* **Dataset records**

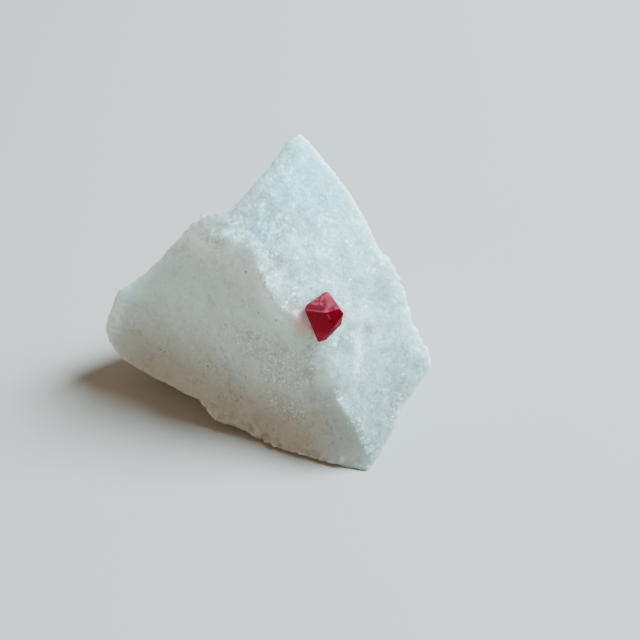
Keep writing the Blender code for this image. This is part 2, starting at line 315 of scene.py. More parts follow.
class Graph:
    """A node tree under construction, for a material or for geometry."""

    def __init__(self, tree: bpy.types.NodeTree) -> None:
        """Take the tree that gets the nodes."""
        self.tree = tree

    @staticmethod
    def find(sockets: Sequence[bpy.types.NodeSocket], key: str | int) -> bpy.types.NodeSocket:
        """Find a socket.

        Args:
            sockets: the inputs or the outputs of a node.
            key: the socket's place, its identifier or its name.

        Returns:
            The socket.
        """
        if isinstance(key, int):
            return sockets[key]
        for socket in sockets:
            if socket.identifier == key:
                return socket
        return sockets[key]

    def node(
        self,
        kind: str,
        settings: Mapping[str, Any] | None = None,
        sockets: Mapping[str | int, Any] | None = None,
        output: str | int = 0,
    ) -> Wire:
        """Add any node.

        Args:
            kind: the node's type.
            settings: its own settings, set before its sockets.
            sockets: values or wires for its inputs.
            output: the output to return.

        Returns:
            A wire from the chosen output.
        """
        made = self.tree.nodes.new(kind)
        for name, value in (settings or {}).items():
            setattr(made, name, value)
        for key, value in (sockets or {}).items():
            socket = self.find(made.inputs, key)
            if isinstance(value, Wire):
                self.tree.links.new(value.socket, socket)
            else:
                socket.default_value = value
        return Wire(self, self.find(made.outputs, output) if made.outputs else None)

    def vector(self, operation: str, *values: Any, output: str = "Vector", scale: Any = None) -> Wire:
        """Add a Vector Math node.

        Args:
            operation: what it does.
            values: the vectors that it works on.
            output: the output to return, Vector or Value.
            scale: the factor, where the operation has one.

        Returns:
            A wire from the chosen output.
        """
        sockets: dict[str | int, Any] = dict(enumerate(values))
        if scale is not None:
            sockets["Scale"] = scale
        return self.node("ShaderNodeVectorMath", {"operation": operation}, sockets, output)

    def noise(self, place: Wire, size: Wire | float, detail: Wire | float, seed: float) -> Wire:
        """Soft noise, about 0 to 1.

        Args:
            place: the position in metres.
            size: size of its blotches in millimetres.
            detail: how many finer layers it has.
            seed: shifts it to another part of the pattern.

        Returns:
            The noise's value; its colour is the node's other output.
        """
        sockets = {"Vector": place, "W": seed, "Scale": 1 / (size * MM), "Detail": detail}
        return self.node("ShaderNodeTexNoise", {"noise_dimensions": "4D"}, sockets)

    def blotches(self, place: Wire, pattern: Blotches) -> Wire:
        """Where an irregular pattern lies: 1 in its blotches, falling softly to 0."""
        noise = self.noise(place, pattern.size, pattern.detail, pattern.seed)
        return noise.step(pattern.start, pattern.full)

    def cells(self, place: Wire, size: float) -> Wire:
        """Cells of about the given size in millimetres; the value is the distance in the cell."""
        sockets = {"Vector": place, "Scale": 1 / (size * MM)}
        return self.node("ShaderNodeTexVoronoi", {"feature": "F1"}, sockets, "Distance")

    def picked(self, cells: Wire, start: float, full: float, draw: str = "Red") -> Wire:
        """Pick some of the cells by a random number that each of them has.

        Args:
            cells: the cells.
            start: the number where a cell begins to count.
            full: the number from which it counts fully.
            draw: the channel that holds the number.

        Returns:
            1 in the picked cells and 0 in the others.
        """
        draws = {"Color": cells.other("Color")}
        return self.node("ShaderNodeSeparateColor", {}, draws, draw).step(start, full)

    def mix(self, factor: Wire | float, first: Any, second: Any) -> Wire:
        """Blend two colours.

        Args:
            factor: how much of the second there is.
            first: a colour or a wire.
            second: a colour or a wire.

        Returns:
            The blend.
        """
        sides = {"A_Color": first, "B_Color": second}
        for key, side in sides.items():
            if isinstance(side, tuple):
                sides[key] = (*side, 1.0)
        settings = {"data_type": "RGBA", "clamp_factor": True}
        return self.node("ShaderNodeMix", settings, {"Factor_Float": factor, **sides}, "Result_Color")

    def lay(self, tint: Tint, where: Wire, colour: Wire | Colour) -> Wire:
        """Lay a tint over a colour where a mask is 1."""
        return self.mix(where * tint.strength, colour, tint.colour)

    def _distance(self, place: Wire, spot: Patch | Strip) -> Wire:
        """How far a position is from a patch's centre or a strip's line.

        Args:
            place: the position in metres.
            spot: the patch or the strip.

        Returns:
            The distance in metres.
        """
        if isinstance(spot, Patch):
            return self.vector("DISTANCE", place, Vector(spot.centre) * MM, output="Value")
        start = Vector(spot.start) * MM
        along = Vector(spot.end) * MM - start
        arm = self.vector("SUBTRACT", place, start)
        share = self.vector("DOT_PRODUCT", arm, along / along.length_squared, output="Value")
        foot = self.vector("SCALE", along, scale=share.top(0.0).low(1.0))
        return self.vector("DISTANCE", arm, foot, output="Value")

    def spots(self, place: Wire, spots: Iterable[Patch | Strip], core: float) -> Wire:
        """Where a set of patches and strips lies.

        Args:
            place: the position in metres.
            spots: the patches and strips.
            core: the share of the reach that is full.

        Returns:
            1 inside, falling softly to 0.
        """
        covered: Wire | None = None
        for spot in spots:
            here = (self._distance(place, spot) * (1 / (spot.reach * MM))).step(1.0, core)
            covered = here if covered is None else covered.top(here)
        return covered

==

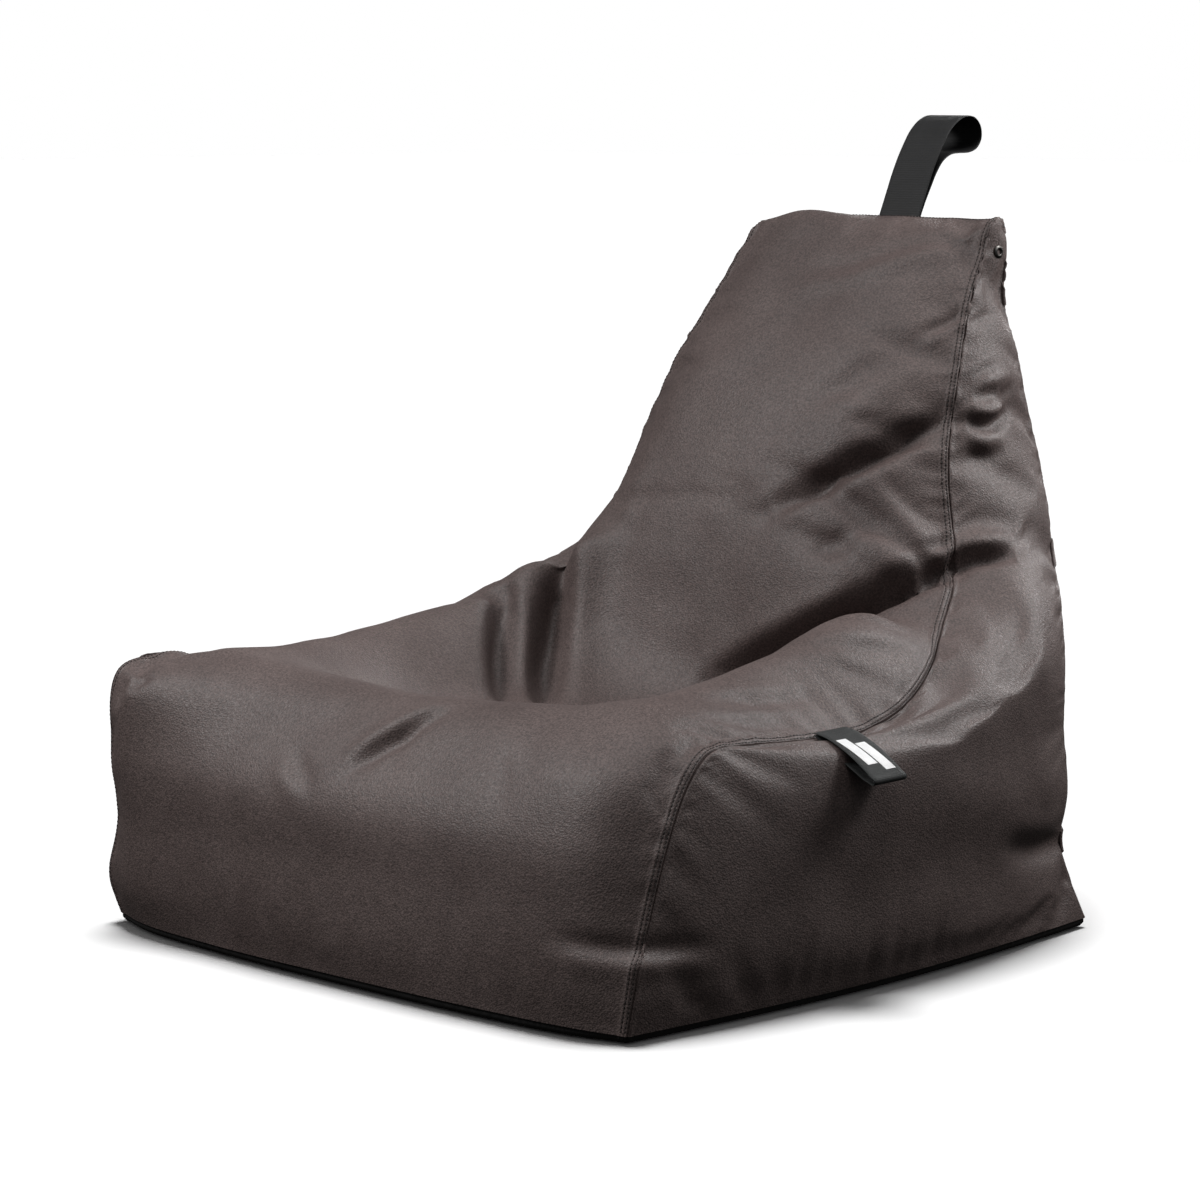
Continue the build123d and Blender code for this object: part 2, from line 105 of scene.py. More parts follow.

* * *

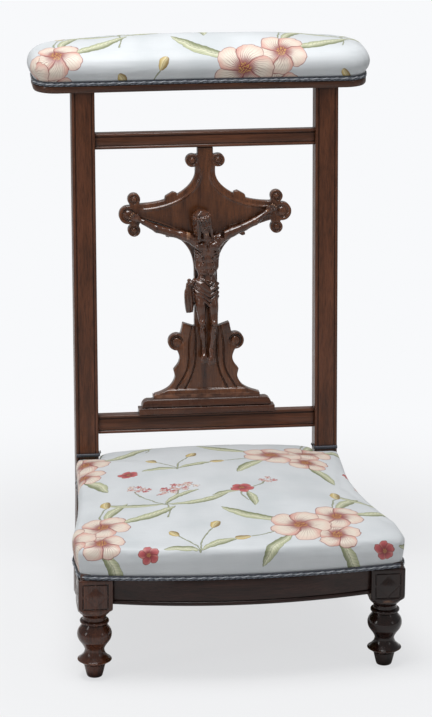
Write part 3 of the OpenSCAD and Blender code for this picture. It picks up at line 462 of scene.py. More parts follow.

* **Brief**
Of the entries above, repeat exactly the lines from the line with "Keep writing the" through the line with "output: the output to return.", both of them included.

* **Finished answer**
Keep writing the Blender code for this image. This is part 2, starting at line 315 of scene.py. More parts follow.
class Graph:
    """A node tree under construction, for a material or for geometry."""

    def __init__(self, tree: bpy.types.NodeTree) -> None:
        """Take the tree that gets the nodes."""
        self.tree = tree

    @staticmethod
    def find(sockets: Sequence[bpy.types.NodeSocket], key: str | int) -> bpy.types.NodeSocket:
        """Find a socket.

        Args:
            sockets: the inputs or the outputs of a node.
            key: the socket's place, its identifier or its name.

        Returns:
            The socket.
        """
        if isinstance(key, int):
            return sockets[key]
        for socket in sockets:
            if socket.identifier == key:
                return socket
        return sockets[key]

    def node(
        self,
        kind: str,
        settings: Mapping[str, Any] | None = None,
        sockets: Mapping[str | int, Any] | None = None,
        output: str | int = 0,
    ) -> Wire:
        """Add any node.

        Args:
            kind: the node's type.
            settings: its own settings, set before its sockets.
            sockets: values or wires for its inputs.
            output: the output to return.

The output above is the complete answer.